To combat against spoofing email and other attacks on the system, administrators have incorporated a number of "after-thought" countermeasures to protect the inherently insecure SMTP protocol. Here are two examples.

  • The implementation of SMTP_AUTH (RFC 4954). Although spoofing is still a possibility, this extension to the SMTP protocol prevents open relay generated spam.
  • The use of a Layer 7 firewall to block certain SMTP commands. The VRFY command allows an attacker to verify the existence of a particular email account. The EXPN command allows a spammer to obtain additional addresses. RFC 2505 largely addressed this issue and most ISPs filter these commands.

Social Networks

Why You Should Be Aware of Social Networks

Social networks were first designed to a source of entertainment as well as a way for users to interact with others who have the same interests as well as a way to make new acquaintances. Phishers, however view these sites as sources of data that could generate opportunities to commit fraud and perpetrate identity theft.

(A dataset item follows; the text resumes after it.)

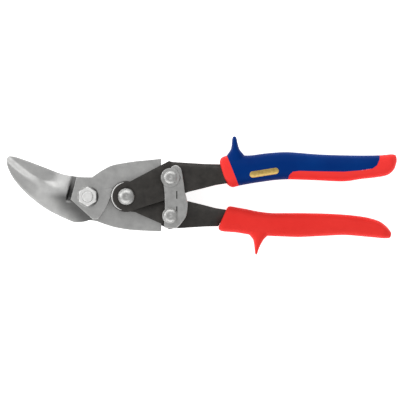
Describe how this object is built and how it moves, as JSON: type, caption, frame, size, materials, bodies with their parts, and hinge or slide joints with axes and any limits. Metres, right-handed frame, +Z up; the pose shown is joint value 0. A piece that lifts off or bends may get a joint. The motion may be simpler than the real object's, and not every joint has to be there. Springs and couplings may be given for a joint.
{
  "type": "aviation snips",
  "caption": "Offset aviation snips with compound leverage: two jaws, two linked handles with moulded grips, a pivoting latch and an opening spring. Cuts sheet metal.",
  "frame": {"origin": "on the blade pivot's axis, at the flat underside of the pivot bolt's head, which lies on the surface", "axes": "+X along the tool from the blade pivot to the handles, +Y towards the upper handle, +Z up along the pivots"},
  "size_m": [0.2404, 0.0727, 0.0222],
  "materials": {
    "jaw_steel": "sand-blasted forged steel, ground at the cutting edges",
    "black_steel": "blackened steel, slightly worn along its edges",
    "fastener_steel": "bright zinc plate",
    "latch_steel": "plain pressed steel",
    "spring_steel": "oiled spring steel",
    "blue_plastic": "satin moulded plastic",
    "red_plastic": "satin soft-touch moulding",
    "gold_foil": "plain satin bar, no mark"
  },
  "bodies": {
    "lower_handle": {"lower_handle": "black_steel", "lower_grip": "red_plastic", "handle_pivot_bolt": "fastener_steel", "handle_pivot_nut": "fastener_steel", "handle_pivot_bush": "spring_steel", "opening_spring": "spring_steel", "lower_link_rivet": "fastener_steel", "lower_link_bush": "latch_steel", "latch_spring_washer": "spring_steel"},
    "upper_handle": {"upper_handle": "black_steel", "upper_grip_core": "blue_plastic", "upper_grip_collar": "red_plastic", "upper_grip_inlay": "red_plastic", "grip_badge": "gold_foil", "upper_link_rivet": "fastener_steel", "upper_link_washer": "latch_steel"},
    "rear_jaw": {"rear_jaw": "jaw_steel", "blade_pivot_bolt": "fastener_steel", "blade_pivot_nut": "fastener_steel", "blade_pivot_washer": "spring_steel", "blade_pivot_back_washer": "spring_steel"},
    "front_jaw": {"front_jaw": "jaw_steel"},
    "latch": {"latch_plate": "latch_steel"}
  },
  "joints": [
    {"name": "handle_pivot", "type": "hinge", "parent": "lower_handle", "child": "upper_handle", "pos_m": [0.0236, 0, 0.0096], "axis": [0, 0, 1], "range_deg": [0, 40], "deforming": ["opening_spring"]},
    {"name": "lower_link", "type": "hinge", "parent": "lower_handle", "child": "rear_jaw", "pos_m": [0.0507, -0.0117, 0.0096], "axis": [0, 0, 1], "range_deg": [0, 10]},
    {"name": "blade_pivot", "type": "hinge", "parent": "rear_jaw", "child": "front_jaw", "pos_m": [0, 0, 0.0096], "axis": [0, 0, 1], "range_deg": [0, 20.5]},
    {"name": "latch_pivot", "type": "hinge", "parent": "lower_handle", "child": "latch", "pos_m": [0.0507, -0.0117, 0.0184], "axis": [0, 0, 1], "range_deg": [-20, 8]}
  ],
  "couplings": [
    {"joint": "lower_link", "follows": "handle_pivot", "ratio": 0.2481},
    {"joint": "blade_pivot", "follows": "handle_pivot", "ratio": 0.5037}
  ]
}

Since it is not difficult to impersonate someone on a social network, a social engineer can easily create a personality and then invite unsuspecting users to join the attacker's network all in the effort to exploit their personal data.

Social Networks and Their Dangers

There are many popular social networking sites out there and not one of them is immune from being a playground for attackers. Even commercial websites are not immune as they can offer a visitor a chance to share the resources of a social media site directly from their page.

Popular social media sites such as Facebook, MySpace and even Linkedin have been hit by attackers who set up a fake login page and then steal the users' credentials when they attempted to login.

Twitter has had phishing attacks as well as members have received messages from other users inviting them to a website which appears to be sponsored by Twitter, however it is actually a phishing site.

Social engineers collect credentials from many social networking sites who feel that many users create the same account name and password for popular e-commerce sites.

Social Engineering of Physical Controls

There are other social engineering techniques used to compromise the physical access controls in place to protect an organization's network. The objective behind this is to gain physical access to a secured area within a facility. Once inside, the intruder could cause physical damage to sensitive I.T. assets, steal data from a powered-up system by using a USB port on that system.

Other examples of gaining entry are:

  • Piggybacking - This is the following of an authorized user though a secured access point such as a door requiring a badge for access.
  • Tailgating - This is impersonating someone by using a stolen proximity card or swipe badge.
  • Shoulder Surfing - This is the action of watching someone type in a key code either by eyesight or with a hidden camera.
  • Insider Affiliate - This is accomplished by masquerading as a service technician in hopes of entering a facility by presenting fake credentials to a receptionist or administrator.
  • Insider Associate - Is the impersonating a fellow employee.
  • Outsider Associate - Happens when someone left the door open and the attacker just walks in.
  • Dumpster Diving - Is when an attacker sifts through trash that has been discarded by a company in an effort to discover potentially sensitive data about the company's systems.
  • Eavesdropping - By simply listening into conversations between employees, the attacker hopes to hear about sensitive data that is inadvertently divulged by an employee. The attacker may use an open area such as a break room or a lunch room to find his targets for eavesdropping.